> WHAT THIS TASK INVOLVES
Every line holding the string "code" should be gathered.

(Scripts that build objects)
%%
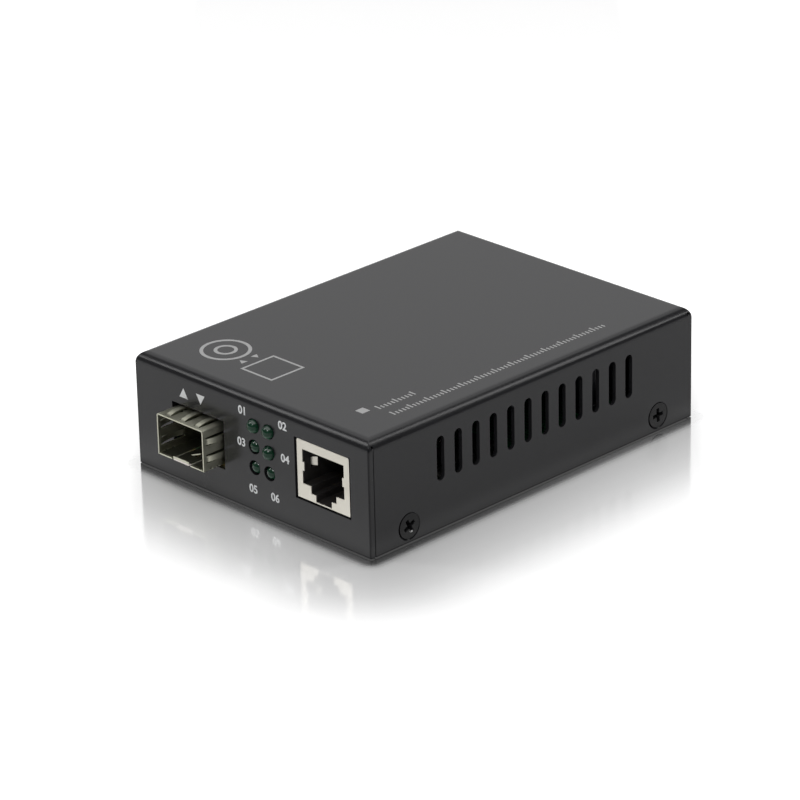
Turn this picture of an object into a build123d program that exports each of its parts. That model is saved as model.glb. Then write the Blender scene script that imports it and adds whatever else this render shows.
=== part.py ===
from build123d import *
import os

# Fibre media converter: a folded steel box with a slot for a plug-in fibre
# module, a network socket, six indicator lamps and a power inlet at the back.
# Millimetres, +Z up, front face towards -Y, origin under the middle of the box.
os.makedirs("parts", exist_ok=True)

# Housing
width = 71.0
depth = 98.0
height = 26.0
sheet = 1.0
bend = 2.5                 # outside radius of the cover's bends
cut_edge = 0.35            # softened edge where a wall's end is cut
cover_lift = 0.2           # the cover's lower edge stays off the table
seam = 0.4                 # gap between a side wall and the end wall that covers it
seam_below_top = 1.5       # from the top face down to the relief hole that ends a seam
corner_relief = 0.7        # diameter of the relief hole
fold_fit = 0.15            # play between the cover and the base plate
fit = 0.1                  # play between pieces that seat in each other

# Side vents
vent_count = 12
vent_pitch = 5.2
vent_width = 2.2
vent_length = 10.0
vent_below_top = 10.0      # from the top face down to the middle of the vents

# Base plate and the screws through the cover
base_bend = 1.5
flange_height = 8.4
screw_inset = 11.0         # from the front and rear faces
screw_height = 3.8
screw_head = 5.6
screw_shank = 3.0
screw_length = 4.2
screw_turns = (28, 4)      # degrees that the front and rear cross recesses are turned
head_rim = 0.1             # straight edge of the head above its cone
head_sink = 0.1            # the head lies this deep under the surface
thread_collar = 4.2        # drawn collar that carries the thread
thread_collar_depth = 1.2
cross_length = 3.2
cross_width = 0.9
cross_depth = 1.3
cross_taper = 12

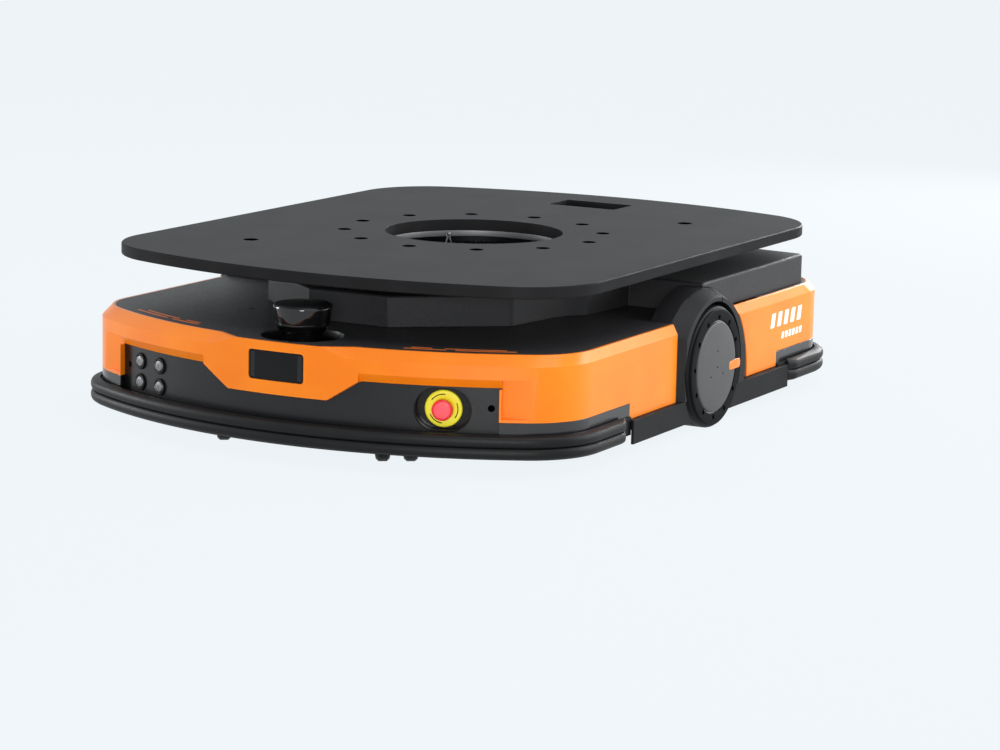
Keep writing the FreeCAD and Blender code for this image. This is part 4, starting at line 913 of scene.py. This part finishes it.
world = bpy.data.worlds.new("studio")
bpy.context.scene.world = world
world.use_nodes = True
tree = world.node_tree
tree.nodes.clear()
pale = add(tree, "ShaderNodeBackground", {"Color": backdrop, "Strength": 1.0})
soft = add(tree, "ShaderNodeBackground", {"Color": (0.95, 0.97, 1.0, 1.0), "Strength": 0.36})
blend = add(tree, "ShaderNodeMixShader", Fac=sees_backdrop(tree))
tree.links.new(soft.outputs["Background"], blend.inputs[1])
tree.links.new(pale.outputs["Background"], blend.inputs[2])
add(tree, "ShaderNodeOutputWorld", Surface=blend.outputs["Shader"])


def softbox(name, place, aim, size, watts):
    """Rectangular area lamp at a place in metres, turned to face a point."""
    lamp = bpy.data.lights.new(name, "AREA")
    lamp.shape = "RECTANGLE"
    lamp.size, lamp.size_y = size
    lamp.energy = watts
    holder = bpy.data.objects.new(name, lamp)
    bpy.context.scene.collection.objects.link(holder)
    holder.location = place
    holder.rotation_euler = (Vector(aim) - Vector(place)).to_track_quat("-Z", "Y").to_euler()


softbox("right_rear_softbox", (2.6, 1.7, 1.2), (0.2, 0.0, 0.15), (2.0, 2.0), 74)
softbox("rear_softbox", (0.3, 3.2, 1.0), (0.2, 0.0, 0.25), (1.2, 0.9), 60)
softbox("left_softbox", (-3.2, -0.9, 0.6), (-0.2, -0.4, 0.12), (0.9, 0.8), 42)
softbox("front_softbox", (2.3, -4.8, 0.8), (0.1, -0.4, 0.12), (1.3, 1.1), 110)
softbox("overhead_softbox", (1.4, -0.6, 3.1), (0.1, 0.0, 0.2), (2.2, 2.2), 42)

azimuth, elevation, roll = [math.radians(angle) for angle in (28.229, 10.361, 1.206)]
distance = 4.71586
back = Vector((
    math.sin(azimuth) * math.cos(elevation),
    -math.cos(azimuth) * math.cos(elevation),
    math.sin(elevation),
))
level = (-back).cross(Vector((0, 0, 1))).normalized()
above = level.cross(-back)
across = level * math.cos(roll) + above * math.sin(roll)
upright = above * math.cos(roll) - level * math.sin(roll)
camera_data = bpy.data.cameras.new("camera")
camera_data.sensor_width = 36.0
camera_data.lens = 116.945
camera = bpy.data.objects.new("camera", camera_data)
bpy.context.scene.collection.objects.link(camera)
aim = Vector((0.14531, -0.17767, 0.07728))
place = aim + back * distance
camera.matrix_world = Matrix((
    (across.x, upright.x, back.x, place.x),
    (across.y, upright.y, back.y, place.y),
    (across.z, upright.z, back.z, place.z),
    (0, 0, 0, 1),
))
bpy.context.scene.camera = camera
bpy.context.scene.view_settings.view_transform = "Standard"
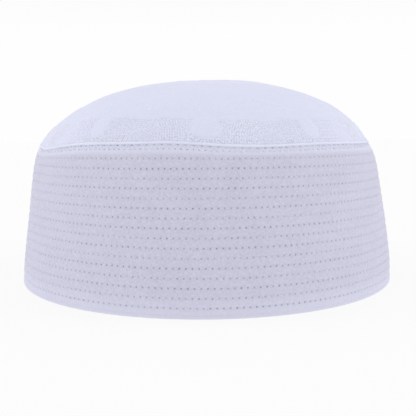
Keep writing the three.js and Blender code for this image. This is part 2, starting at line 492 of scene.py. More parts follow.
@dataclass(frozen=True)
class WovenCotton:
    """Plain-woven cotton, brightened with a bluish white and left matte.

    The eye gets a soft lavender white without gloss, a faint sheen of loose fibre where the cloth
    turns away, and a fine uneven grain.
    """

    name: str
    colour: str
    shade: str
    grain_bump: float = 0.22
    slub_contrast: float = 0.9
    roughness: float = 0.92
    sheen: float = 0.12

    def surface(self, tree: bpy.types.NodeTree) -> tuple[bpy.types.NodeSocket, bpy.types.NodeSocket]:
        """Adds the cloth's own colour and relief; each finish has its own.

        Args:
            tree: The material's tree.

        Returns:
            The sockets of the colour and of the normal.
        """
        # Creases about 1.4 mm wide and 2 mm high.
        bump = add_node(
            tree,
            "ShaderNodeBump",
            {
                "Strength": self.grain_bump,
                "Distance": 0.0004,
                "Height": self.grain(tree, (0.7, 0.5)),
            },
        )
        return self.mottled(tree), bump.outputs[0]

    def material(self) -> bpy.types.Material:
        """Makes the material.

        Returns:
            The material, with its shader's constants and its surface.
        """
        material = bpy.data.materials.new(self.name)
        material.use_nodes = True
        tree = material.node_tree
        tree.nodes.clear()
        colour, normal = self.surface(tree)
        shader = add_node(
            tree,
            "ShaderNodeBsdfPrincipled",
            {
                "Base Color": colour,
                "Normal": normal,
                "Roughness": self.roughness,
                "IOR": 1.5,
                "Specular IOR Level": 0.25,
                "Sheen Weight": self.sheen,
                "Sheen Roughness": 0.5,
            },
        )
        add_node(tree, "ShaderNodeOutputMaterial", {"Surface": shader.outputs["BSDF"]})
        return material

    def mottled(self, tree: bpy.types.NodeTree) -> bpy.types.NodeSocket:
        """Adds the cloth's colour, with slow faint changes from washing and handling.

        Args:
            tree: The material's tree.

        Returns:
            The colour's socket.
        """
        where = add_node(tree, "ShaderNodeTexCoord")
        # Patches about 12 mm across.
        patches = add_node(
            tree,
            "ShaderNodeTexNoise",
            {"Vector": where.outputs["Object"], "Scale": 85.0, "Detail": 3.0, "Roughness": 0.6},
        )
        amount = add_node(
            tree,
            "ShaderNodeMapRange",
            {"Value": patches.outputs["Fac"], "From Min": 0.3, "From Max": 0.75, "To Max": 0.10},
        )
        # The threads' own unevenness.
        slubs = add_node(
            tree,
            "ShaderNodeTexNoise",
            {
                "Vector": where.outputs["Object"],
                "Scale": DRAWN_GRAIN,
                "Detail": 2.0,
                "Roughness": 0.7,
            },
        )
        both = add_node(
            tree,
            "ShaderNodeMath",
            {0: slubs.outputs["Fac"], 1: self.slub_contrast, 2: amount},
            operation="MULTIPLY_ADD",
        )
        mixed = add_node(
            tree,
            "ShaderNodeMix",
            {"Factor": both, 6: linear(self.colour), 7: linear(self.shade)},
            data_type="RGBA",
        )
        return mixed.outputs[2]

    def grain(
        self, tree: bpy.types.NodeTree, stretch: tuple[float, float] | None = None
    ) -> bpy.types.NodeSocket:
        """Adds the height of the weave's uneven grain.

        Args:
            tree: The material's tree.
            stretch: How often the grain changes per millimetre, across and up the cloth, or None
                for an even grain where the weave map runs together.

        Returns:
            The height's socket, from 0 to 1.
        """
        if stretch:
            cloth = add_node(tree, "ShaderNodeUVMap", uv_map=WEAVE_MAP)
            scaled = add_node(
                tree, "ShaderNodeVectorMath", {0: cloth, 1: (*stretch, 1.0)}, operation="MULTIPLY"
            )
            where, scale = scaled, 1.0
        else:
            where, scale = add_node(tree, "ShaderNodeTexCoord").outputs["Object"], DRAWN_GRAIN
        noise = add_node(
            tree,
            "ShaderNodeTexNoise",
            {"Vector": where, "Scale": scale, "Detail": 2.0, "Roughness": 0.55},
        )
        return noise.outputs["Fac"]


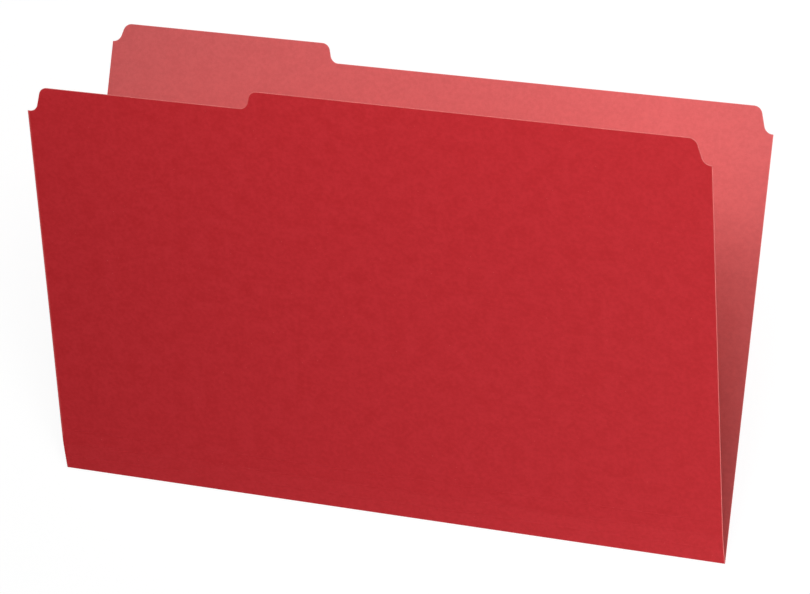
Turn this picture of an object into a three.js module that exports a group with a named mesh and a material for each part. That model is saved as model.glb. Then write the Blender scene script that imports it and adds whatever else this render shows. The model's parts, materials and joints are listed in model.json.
%%
> RESULT
Keep writing the FreeCAD and Blender code for this image. This is part 4, starting at line 913 of scene.py. This part finishes it.
Keep writing the three.js and Blender code for this image. This is part 2, starting at line 492 of scene.py. More parts follow.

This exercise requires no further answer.